Set problem> Copy the first line of the material below and every later line through the line containing "from mathutils.bvhtree import BVHTree", without any other output.
## start
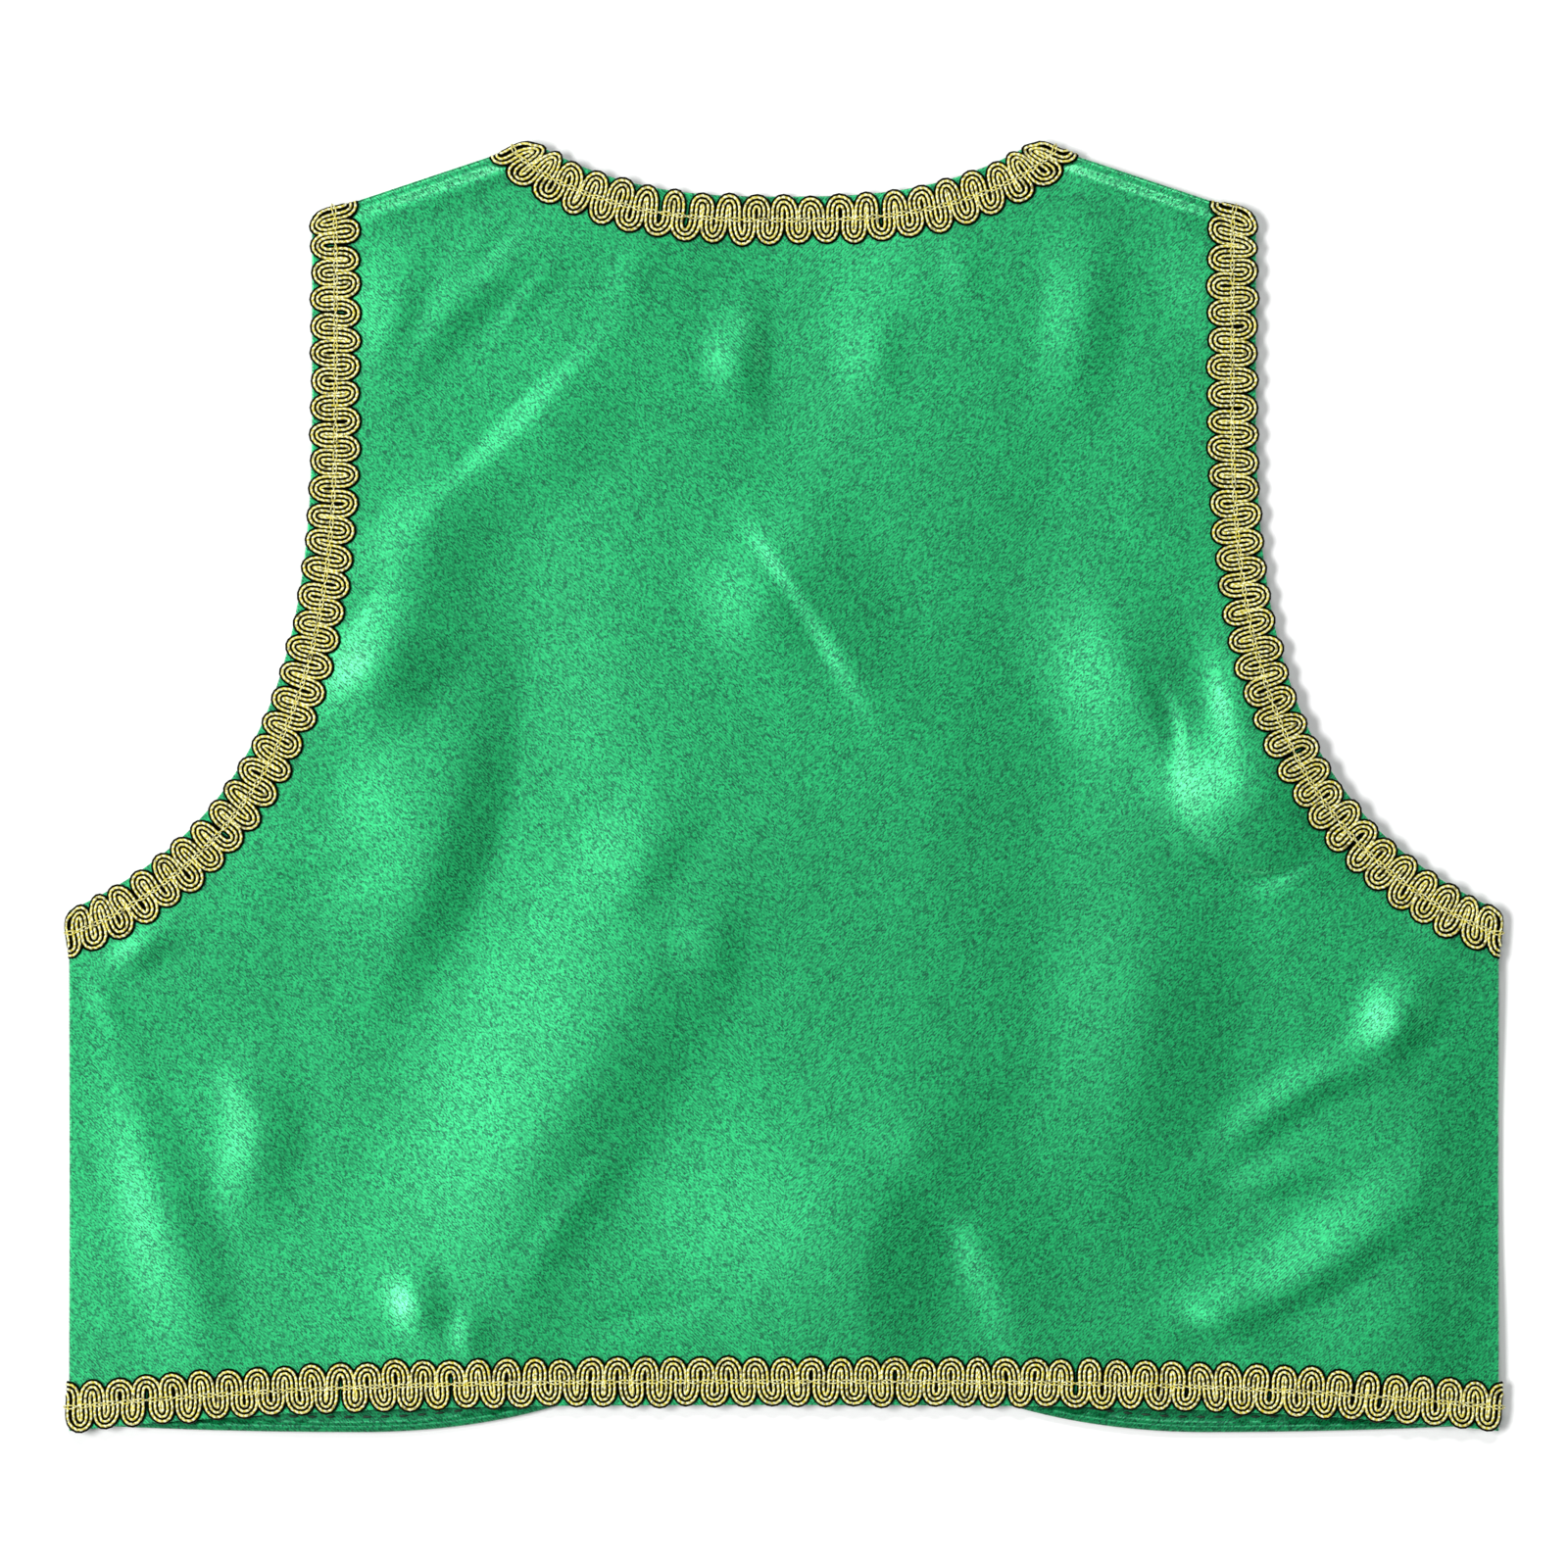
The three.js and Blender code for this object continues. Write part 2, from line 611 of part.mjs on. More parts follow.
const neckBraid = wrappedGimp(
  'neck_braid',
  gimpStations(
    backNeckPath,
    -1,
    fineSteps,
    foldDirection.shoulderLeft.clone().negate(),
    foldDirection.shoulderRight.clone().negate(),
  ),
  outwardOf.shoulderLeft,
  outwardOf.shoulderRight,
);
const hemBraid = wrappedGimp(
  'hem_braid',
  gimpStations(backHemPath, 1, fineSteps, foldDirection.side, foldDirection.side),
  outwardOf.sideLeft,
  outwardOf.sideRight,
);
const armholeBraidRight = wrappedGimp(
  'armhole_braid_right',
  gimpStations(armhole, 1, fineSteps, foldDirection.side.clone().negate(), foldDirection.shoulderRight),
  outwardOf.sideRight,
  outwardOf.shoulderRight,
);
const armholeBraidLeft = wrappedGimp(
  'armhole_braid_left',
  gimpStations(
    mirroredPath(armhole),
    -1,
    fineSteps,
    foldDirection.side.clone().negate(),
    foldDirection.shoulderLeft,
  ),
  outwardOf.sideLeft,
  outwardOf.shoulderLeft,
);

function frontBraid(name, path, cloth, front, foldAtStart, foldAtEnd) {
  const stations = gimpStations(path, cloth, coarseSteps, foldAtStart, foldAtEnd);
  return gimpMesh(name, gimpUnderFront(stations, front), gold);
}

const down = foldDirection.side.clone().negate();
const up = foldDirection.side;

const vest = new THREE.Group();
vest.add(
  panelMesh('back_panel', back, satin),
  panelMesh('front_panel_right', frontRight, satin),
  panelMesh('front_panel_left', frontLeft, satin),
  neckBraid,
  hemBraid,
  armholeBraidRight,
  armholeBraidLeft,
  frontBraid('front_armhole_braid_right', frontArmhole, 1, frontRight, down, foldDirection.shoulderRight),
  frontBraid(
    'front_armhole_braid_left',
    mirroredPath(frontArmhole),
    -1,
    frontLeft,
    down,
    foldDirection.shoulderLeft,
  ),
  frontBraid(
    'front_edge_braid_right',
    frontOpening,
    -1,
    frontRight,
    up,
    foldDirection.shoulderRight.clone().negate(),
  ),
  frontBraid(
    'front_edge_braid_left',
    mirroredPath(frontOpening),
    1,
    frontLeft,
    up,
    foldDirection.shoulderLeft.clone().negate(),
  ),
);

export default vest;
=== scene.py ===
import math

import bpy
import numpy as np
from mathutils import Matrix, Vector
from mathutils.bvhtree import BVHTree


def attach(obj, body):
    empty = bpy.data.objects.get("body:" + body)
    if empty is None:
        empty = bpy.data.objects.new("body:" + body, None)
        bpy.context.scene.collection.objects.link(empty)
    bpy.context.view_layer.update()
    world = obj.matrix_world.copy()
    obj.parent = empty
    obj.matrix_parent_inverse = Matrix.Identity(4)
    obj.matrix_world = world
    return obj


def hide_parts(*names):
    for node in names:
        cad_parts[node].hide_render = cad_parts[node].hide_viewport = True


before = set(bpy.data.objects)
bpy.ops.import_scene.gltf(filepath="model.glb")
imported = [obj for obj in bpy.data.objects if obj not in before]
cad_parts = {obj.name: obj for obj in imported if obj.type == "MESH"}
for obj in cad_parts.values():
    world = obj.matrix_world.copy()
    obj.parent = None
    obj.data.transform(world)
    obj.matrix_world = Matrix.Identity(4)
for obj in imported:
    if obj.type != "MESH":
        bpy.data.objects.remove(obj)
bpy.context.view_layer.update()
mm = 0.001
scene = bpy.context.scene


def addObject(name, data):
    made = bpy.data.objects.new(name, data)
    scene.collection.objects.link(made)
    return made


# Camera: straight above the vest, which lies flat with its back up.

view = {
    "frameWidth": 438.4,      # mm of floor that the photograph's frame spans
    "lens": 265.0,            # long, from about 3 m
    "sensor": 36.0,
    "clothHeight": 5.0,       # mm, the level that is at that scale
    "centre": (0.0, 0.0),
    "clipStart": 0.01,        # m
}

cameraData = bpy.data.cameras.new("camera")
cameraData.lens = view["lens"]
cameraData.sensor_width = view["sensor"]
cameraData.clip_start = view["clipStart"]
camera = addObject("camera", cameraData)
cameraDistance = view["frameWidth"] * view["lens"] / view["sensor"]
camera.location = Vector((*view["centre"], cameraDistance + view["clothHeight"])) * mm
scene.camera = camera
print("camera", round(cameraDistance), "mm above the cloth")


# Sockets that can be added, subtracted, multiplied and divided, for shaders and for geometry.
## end
Full answer>
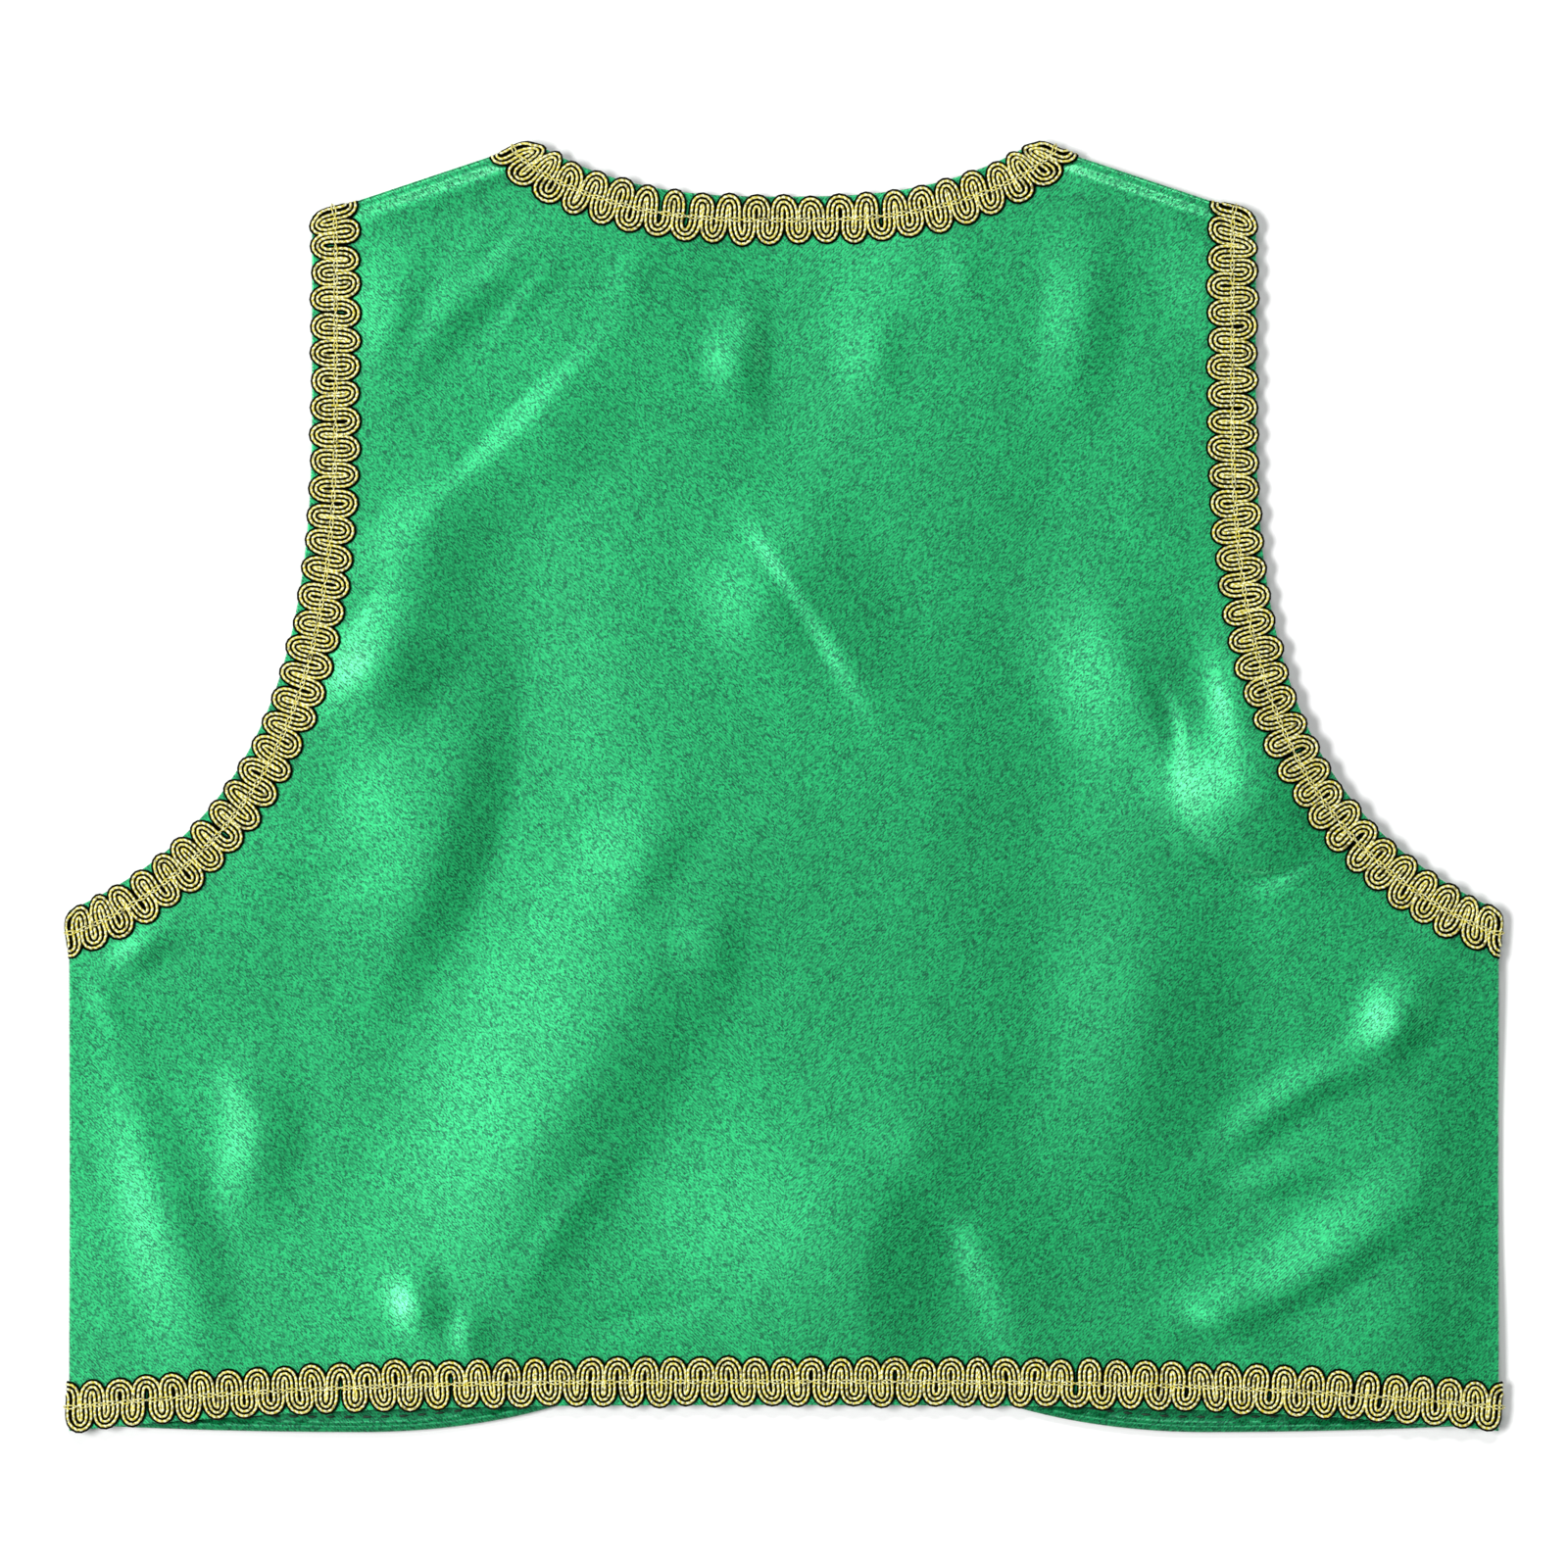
The three.js and Blender code for this object continues. Write part 2, from line 611 of part.mjs on. More parts follow.
const neckBraid = wrappedGimp(
  'neck_braid',
  gimpStations(
    backNeckPath,
    -1,
    fineSteps,
    foldDirection.shoulderLeft.clone().negate(),
    foldDirection.shoulderRight.clone().negate(),
  ),
  outwardOf.shoulderLeft,
  outwardOf.shoulderRight,
);
const hemBraid = wrappedGimp(
  'hem_braid',
  gimpStations(backHemPath, 1, fineSteps, foldDirection.side, foldDirection.side),
  outwardOf.sideLeft,
  outwardOf.sideRight,
);
const armholeBraidRight = wrappedGimp(
  'armhole_braid_right',
  gimpStations(armhole, 1, fineSteps, foldDirection.side.clone().negate(), foldDirection.shoulderRight),
  outwardOf.sideRight,
  outwardOf.shoulderRight,
);
const armholeBraidLeft = wrappedGimp(
  'armhole_braid_left',
  gimpStations(
    mirroredPath(armhole),
    -1,
    fineSteps,
    foldDirection.side.clone().negate(),
    foldDirection.shoulderLeft,
  ),
  outwardOf.sideLeft,
  outwardOf.shoulderLeft,
);

function frontBraid(name, path, cloth, front, foldAtStart, foldAtEnd) {
  const stations = gimpStations(path, cloth, coarseSteps, foldAtStart, foldAtEnd);
  return gimpMesh(name, gimpUnderFront(stations, front), gold);
}

const down = foldDirection.side.clone().negate();
const up = foldDirection.side;

const vest = new THREE.Group();
vest.add(
  panelMesh('back_panel', back, satin),
  panelMesh('front_panel_right', frontRight, satin),
  panelMesh('front_panel_left', frontLeft, satin),
  neckBraid,
  hemBraid,
  armholeBraidRight,
  armholeBraidLeft,
  frontBraid('front_armhole_braid_right', frontArmhole, 1, frontRight, down, foldDirection.shoulderRight),
  frontBraid(
    'front_armhole_braid_left',
    mirroredPath(frontArmhole),
    -1,
    frontLeft,
    down,
    foldDirection.shoulderLeft,
  ),
  frontBraid(
    'front_edge_braid_right',
    frontOpening,
    -1,
    frontRight,
    up,
    foldDirection.shoulderRight.clone().negate(),
  ),
  frontBraid(
    'front_edge_braid_left',
    mirroredPath(frontOpening),
    1,
    frontLeft,
    up,
    foldDirection.shoulderLeft.clone().negate(),
  ),
);

export default vest;
=== scene.py ===
import math

import bpy
import numpy as np
from mathutils import Matrix, Vector
from mathutils.bvhtree import BVHTree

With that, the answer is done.